Goal » The lines to return are those from the one containing "hutch_back_panel();" down to the one containing "for node in", inclusive; return them exactly and nothing else.

Stored data »
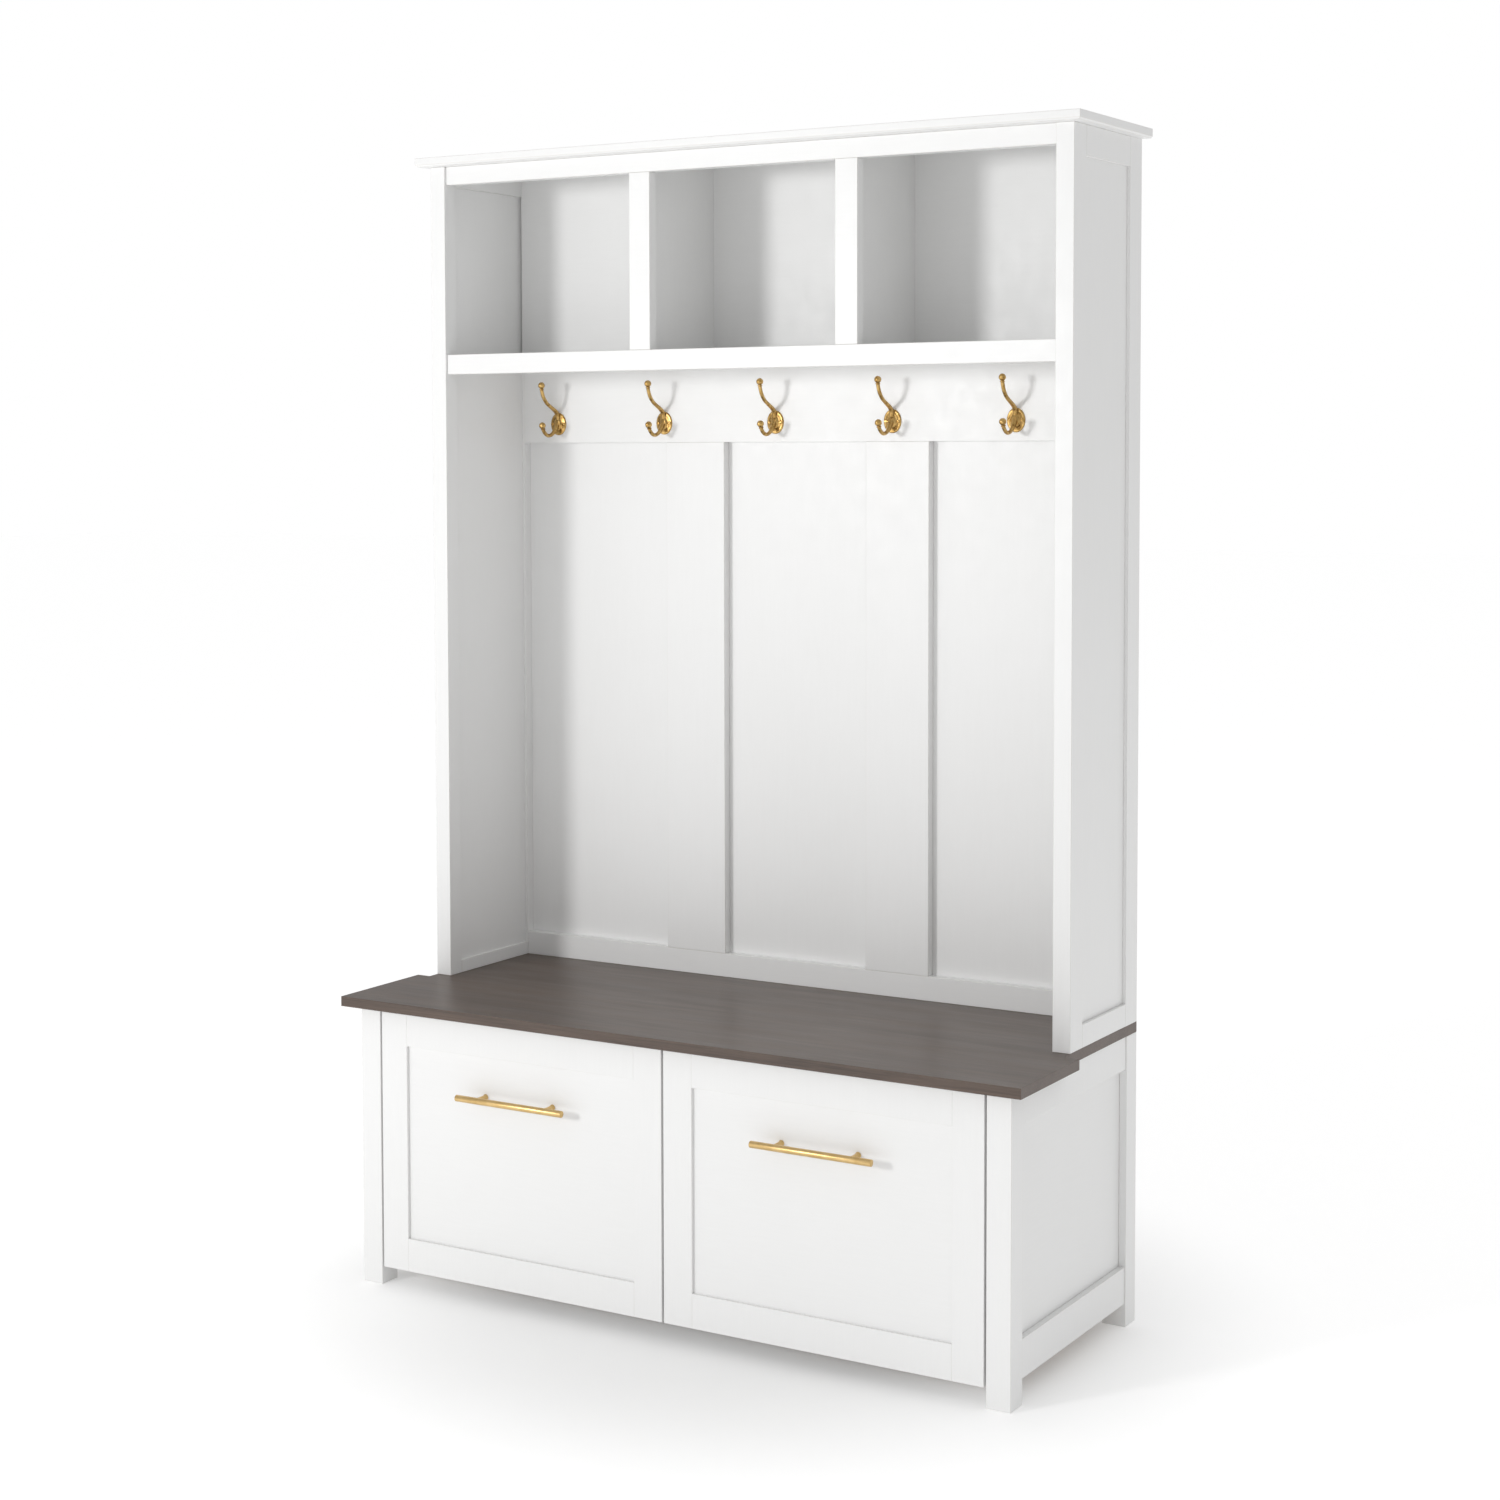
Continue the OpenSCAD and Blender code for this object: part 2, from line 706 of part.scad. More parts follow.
leg_front_left();
leg_front_right();
leg_rear_left();
leg_rear_right();
base_side_panel_left();
base_side_panel_right();
base_side_rails_left();
base_side_rails_right();
base_back_panel();
base_centre_board();
base_front_stretchers();
base_rear_stretchers();
bench_top();
left_drawer_front_frame();
left_drawer_front_field();
left_drawer_sides();
left_drawer_back();
left_drawer_bottom();
left_handle();
left_handle_screws();
right_drawer_front_frame();
right_drawer_front_field();
right_drawer_sides();
right_drawer_back();
right_drawer_bottom();
right_handle();
right_handle_screws();
left_runner_cabinet_members();
left_runner_middle_members();
left_runner_drawer_members();
right_runner_cabinet_members();
right_runner_middle_members();
right_runner_drawer_members();
hutch_front_post_left();
hutch_front_post_right();
hutch_rear_post_left();
hutch_rear_post_right();
hutch_side_panel_left();
hutch_side_panel_right();
hutch_side_rails_left();
hutch_side_rails_right();
hutch_back_panel();
hook_rail();
back_batten_left();
back_batten_right();
back_low_rail();
cubby_back_board();
shelf_board();
shelf_front_rail();
top_front_rail();
divider_board_left();
divider_board_right();
divider_stiles();
crown();
hook_1();
hook_2();
hook_3();
hook_4();
hook_5();
hook_screws();
hutch_dowels();
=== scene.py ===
"""Looks for the hall tree: softened painted boards, a dark walnut bench, brass hooks and bar handles.

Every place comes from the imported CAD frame. Lengths are in metres.
"""

import json
import math

import bmesh
import bpy
from mathutils import Matrix, Vector


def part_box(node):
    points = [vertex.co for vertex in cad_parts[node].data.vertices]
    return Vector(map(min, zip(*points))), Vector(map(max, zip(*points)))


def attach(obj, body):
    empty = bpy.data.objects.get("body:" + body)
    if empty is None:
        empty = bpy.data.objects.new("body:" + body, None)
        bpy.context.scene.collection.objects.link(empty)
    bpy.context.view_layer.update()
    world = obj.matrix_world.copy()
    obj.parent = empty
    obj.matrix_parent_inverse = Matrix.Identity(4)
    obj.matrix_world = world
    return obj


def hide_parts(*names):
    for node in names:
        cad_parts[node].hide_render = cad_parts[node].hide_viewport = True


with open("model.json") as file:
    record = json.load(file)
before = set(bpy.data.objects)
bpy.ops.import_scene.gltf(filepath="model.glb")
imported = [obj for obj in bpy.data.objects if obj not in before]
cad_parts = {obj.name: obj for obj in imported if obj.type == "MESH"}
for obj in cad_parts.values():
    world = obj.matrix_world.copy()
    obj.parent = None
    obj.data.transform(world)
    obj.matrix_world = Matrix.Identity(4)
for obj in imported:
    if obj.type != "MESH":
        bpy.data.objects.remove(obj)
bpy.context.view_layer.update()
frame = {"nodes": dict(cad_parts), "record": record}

MM = 0.001
SIDES = ("left", "right")
BODY_OF = {n: body for body, nodes in frame["record"]["behaviour"]["bodies"].items() for n in nodes}

# ---- Camera and light ----

CAMERA_AT = (2.079, -3.443, 1.343)
CAMERA_YAW = 30.765
CAMERA_TILT = 3.062
CAMERA_ROLL = 0.111
CAMERA_LENS = 61.95
CAMERA_SHIFT_Y = -0.106
SENSOR_WIDTH = 36


def add_camera():
    data = bpy.data.cameras.new("camera")
    data.lens = CAMERA_LENS
    data.sensor_width = SENSOR_WIDTH
    data.shift_y = CAMERA_SHIFT_Y
    camera = bpy.data.objects.new("camera", data)
    bpy.context.scene.collection.objects.link(camera)
    turn = Matrix.Rotation(math.radians(CAMERA_YAW), 4, "Z")
    tilt = Matrix.Rotation(math.radians(90 - CAMERA_TILT), 4, "X")
    roll = Matrix.Rotation(math.radians(-CAMERA_ROLL), 4, "Z")
    camera.matrix_world = Matrix.Translation(CAMERA_AT) @ turn @ tilt @ roll
    bpy.context.scene.camera = camera


# The one lamp stands to the left of the front. Its diameter is in metres and its power in watts.
KEY_AT = (-2.0, -4.25, 1.6)
KEY_AIM = (0, 0.1, 0.8)
KEY_DIAMETER = 0.8
KEY_POWER = 65
# The room's own light overhead, and the share of it that comes from the horizon
AMBIENT = 0.72
HORIZON_LEVEL = 0.65
HORIZON_TOP = 0.05
OVERHEAD_FROM = 0.75


def add_key_light():
    data = bpy.data.lights.new("key", "AREA")
    data.shape = "DISK"
    data.size = KEY_DIAMETER
    data.energy = KEY_POWER
    light = bpy.data.objects.new("key", data)
    bpy.context.scene.collection.objects.link(light)
    direction = Vector(KEY_AIM) - Vector(KEY_AT)
    light.rotation_euler = direction.to_track_quat("-Z", "Y").to_euler()
    light.location = KEY_AT


def add_world():
    """A white room: plain white where it is seen; as a light, softer, and dimmer towards the horizon."""
    world = bpy.data.worlds.new("studio")
    world.use_nodes = True
    tree = world.node_tree

    def map_range(source, low, high, to_low, to_high):
        node = tree.nodes.new("ShaderNodeMapRange")
        ends = {"From Min": low, "From Max": high, "To Min": to_low, "To Max": to_high}
        for key, value in ends.items():
            if isinstance(value, bpy.types.NodeSocket):
                tree.links.new(value, node.inputs[key])
            else:
                node.inputs[key].default_value = value
        tree.links.new(source, node.inputs["Value"])
        return node.outputs["Result"]

    direction = tree.nodes.new("ShaderNodeSeparateXYZ")
    towards = tree.nodes.new("ShaderNodeTexCoord").outputs["Generated"]
    tree.links.new(towards, direction.inputs["Vector"])
    height = direction.outputs["Z"]
    light = map_range(height, HORIZON_TOP, OVERHEAD_FROM, AMBIENT * HORIZON_LEVEL, AMBIENT)
    seen = tree.nodes.new("ShaderNodeLightPath").outputs["Is Camera Ray"]
    background = tree.nodes["Background"]
    background.inputs["Color"].default_value = (1, 1, 1, 1)
    tree.links.new(map_range(seen, 0, 1, light, 1), background.inputs["Strength"])
    bpy.context.scene.world = world


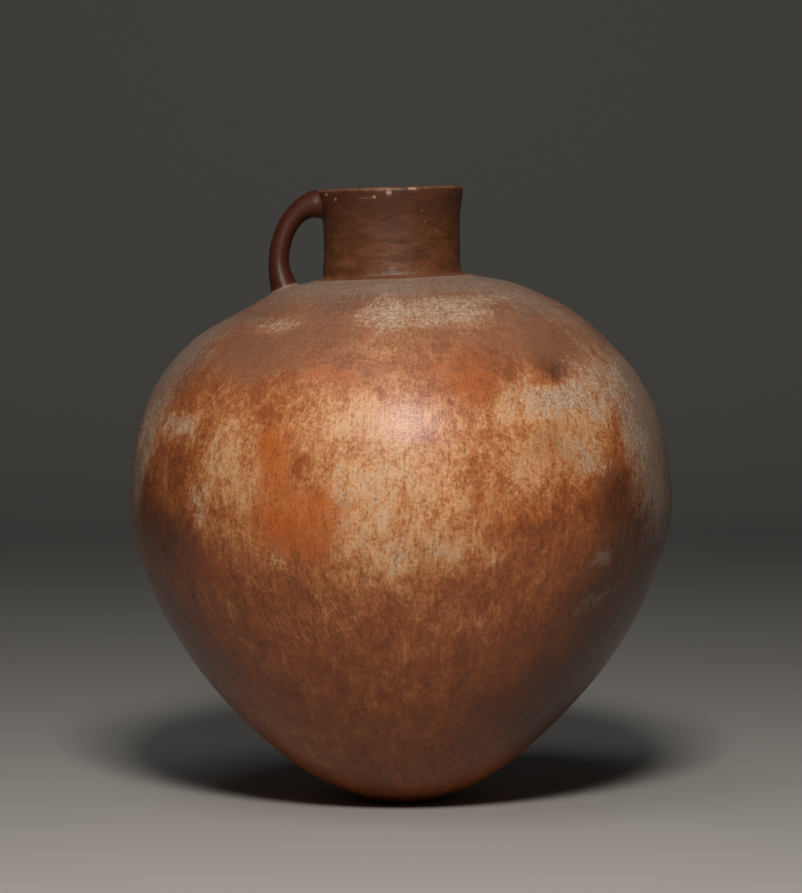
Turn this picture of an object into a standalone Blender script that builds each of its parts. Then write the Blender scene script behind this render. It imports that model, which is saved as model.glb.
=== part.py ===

Exercise response »
hutch_back_panel();
hook_rail();
back_batten_left();
back_batten_right();
back_low_rail();
cubby_back_board();
shelf_board();
shelf_front_rail();
top_front_rail();
divider_board_left();
divider_board_right();
divider_stiles();
crown();
hook_1();
hook_2();
hook_3();
hook_4();
hook_5();
hook_screws();
hutch_dowels();
=== scene.py ===
"""Looks for the hall tree: softened painted boards, a dark walnut bench, brass hooks and bar handles.

Every place comes from the imported CAD frame. Lengths are in metres.
"""

import json
import math

import bmesh
import bpy
from mathutils import Matrix, Vector


def part_box(node):
    points = [vertex.co for vertex in cad_parts[node].data.vertices]
    return Vector(map(min, zip(*points))), Vector(map(max, zip(*points)))


def attach(obj, body):
    empty = bpy.data.objects.get("body:" + body)
    if empty is None:
        empty = bpy.data.objects.new("body:" + body, None)
        bpy.context.scene.collection.objects.link(empty)
    bpy.context.view_layer.update()
    world = obj.matrix_world.copy()
    obj.parent = empty
    obj.matrix_parent_inverse = Matrix.Identity(4)
    obj.matrix_world = world
    return obj


def hide_parts(*names):
    for node in names:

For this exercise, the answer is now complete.